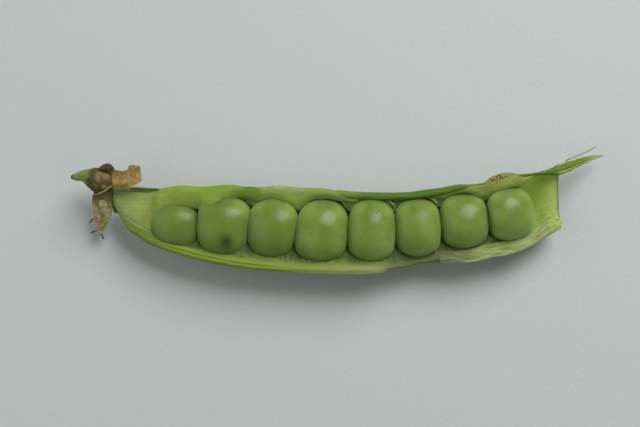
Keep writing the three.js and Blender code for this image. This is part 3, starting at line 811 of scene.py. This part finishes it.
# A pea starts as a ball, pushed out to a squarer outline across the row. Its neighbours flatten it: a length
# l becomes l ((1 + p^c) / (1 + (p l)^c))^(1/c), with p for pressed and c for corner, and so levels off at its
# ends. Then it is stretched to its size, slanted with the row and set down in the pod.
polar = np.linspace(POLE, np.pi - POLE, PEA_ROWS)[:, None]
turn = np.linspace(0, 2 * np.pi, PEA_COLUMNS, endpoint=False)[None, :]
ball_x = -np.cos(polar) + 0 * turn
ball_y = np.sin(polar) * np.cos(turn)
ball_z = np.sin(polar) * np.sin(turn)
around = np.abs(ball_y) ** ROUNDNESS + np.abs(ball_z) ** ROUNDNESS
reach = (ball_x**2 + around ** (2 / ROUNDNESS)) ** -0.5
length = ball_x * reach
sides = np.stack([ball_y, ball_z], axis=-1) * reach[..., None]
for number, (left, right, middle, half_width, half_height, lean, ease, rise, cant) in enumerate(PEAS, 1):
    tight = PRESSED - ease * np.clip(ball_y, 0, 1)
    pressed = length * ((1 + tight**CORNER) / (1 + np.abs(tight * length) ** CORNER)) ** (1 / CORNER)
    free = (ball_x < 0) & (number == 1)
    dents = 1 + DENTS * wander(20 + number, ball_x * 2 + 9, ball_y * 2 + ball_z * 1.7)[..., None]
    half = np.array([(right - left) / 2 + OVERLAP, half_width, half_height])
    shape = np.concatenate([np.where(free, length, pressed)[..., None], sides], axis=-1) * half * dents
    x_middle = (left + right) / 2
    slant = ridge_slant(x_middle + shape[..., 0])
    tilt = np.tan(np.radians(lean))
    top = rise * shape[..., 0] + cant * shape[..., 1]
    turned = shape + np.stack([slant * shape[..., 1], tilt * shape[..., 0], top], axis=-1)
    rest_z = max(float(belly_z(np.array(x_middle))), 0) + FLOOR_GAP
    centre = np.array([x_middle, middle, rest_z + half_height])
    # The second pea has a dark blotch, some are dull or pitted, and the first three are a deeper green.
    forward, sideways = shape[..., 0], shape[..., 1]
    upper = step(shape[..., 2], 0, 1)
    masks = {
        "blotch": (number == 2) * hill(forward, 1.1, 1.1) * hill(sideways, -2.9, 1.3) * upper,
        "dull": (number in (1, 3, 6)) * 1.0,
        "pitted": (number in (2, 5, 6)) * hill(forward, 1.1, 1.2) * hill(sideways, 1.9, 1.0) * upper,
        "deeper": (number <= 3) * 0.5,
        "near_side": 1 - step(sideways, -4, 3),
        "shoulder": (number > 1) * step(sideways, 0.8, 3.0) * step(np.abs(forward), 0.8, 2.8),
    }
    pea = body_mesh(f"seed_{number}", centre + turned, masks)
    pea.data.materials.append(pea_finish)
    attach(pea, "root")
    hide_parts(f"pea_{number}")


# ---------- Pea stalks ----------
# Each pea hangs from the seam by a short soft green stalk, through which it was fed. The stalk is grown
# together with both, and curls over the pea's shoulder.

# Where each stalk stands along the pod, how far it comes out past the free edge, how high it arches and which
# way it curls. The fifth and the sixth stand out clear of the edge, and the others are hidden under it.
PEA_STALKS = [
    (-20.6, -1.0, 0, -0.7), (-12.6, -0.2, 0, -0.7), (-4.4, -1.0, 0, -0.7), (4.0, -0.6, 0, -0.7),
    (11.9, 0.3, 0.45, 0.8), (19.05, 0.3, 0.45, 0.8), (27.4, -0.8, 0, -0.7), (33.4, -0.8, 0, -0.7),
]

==

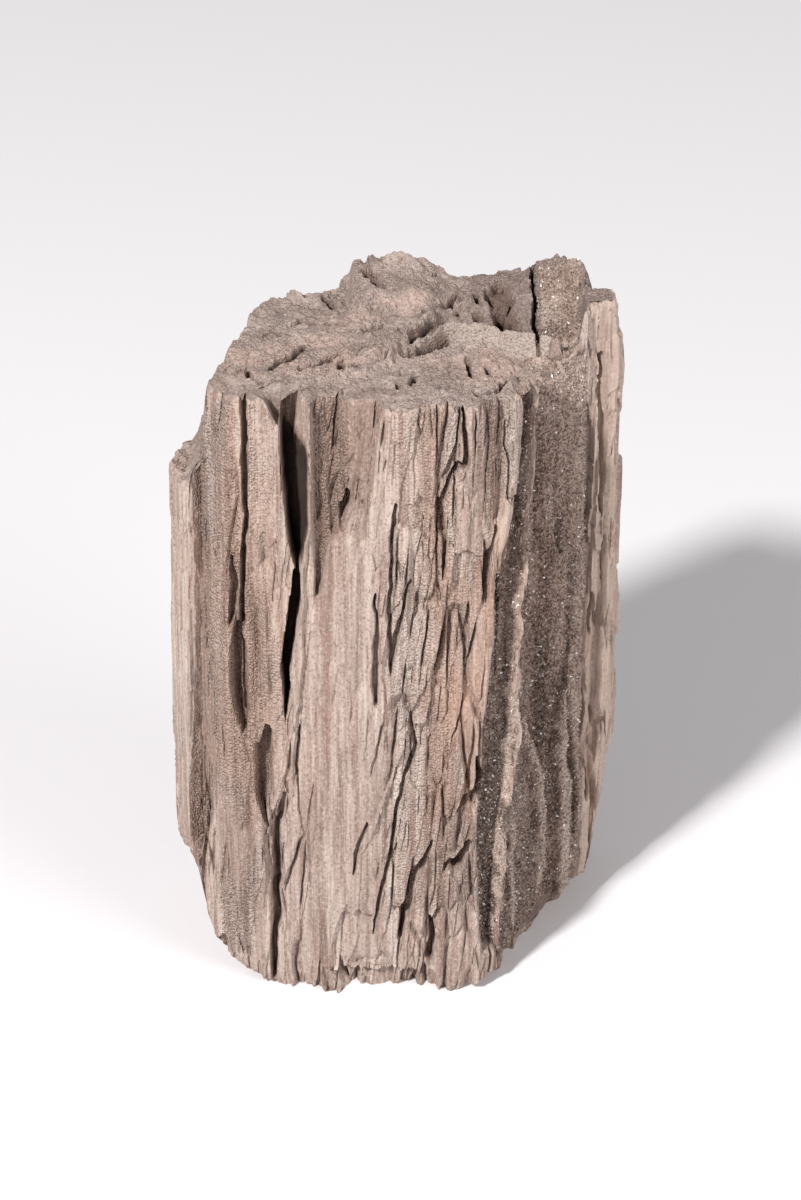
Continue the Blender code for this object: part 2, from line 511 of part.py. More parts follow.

What you are asked to do — Find the lines above that contain the word "number" and collect them.

Written answer —
for number, (left, right, middle, half_width, half_height, lean, ease, rise, cant) in enumerate(PEAS, 1):
    free = (ball_x < 0) & (number == 1)
    dents = 1 + DENTS * wander(20 + number, ball_x * 2 + 9, ball_y * 2 + ball_z * 1.7)[..., None]
        "blotch": (number == 2) * hill(forward, 1.1, 1.1) * hill(sideways, -2.9, 1.3) * upper,
        "dull": (number in (1, 3, 6)) * 1.0,
        "pitted": (number in (2, 5, 6)) * hill(forward, 1.1, 1.2) * hill(sideways, 1.9, 1.0) * upper,
        "deeper": (number <= 3) * 0.5,
        "shoulder": (number > 1) * step(sideways, 0.8, 3.0) * step(np.abs(forward), 0.8, 2.8),
    pea = body_mesh(f"seed_{number}", centre + turned, masks)
    hide_parts(f"pea_{number}")